Волков живо обернулся к нему, хотел что-то сказать, но… не сказал.

— Да, история у этого Лесного богатая, — Никита выждал, но, так как ответа не последовало, продолжил; — Я вот только что с Малявиным Денисом Григорьевичем беседу имел. Знаете такого, да? Так он поразительные вещи про это ваше Лесное мне поведал. У меня сложилось такое впечатление, что они занимаются там не только реставрацией и реконструкцией.

— А чем же еще? — спросил Волков.

— Да представьте себе — кладоискательством балуются, — Никита усмехнулся, всем своим видом выражая презрение и недоверие. — Я даже слышал, что у вас тут легенда ходит про клад. Уже не от одного про это слышу. Вы, наверное, тоже знаете?

Волков задумчиво, без тени улыбки кивнул.
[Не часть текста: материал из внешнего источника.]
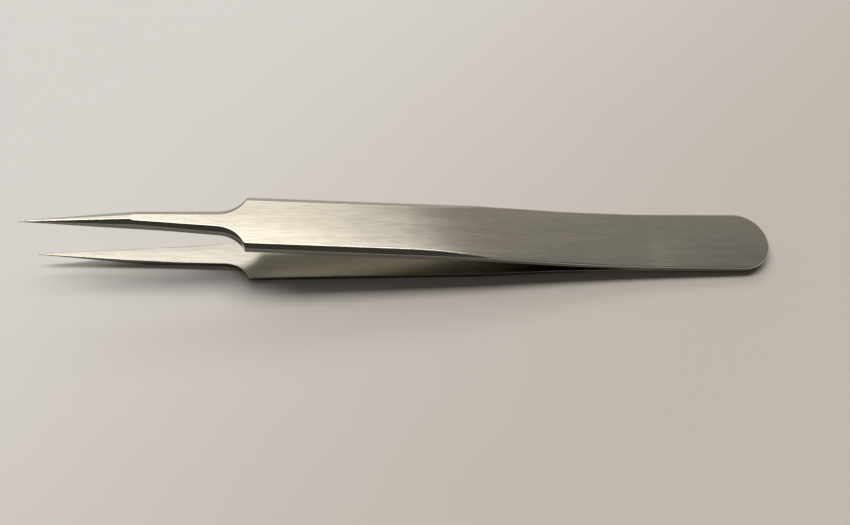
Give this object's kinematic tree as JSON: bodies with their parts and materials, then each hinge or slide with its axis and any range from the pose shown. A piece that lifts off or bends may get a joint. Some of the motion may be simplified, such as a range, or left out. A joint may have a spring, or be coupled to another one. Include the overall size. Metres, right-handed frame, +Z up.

— Лесное до сих пор очень тесно связано с именем его первой, самой первой владелицы Бестужевой, — ответил он. — Во времена императрицы Елизаветы она, по преданию, спрятала, боясь ссылки и опалы, здесь, в своем фамильном имении, драгоценности. Если здешних старичков водочкой подпоить и разговорить, даже места узнать можно. Сразу до десятка покажут, где якобы зарыт клад: кто под первой липой в аллее укажет, кто во-он там, у подножия холма, кто здесь, на берегу пруда… А еще обязательно расскажут и про то, что клад этот бестужевский — нечистый, проклятый. Вы вон хотя бы с Марьей Никифоровной с железнодорожного переезда потолкуйте. Колоритная старушка. И сразу вам заявит: клад тот от нечистого, от черта Иваныча… А другие добавят, пояснят: мол, якобы сама Бестужева двести лет назад, боясь, что ценности откопают ее же дворовые, наложила на клад так называемое заклятье на кровь. Так что просто так лопатой и киркой, даже землечерпалкой, — Волков смотрел на ту сторону пруда, где шла работа, — клад сей человеку не добыть.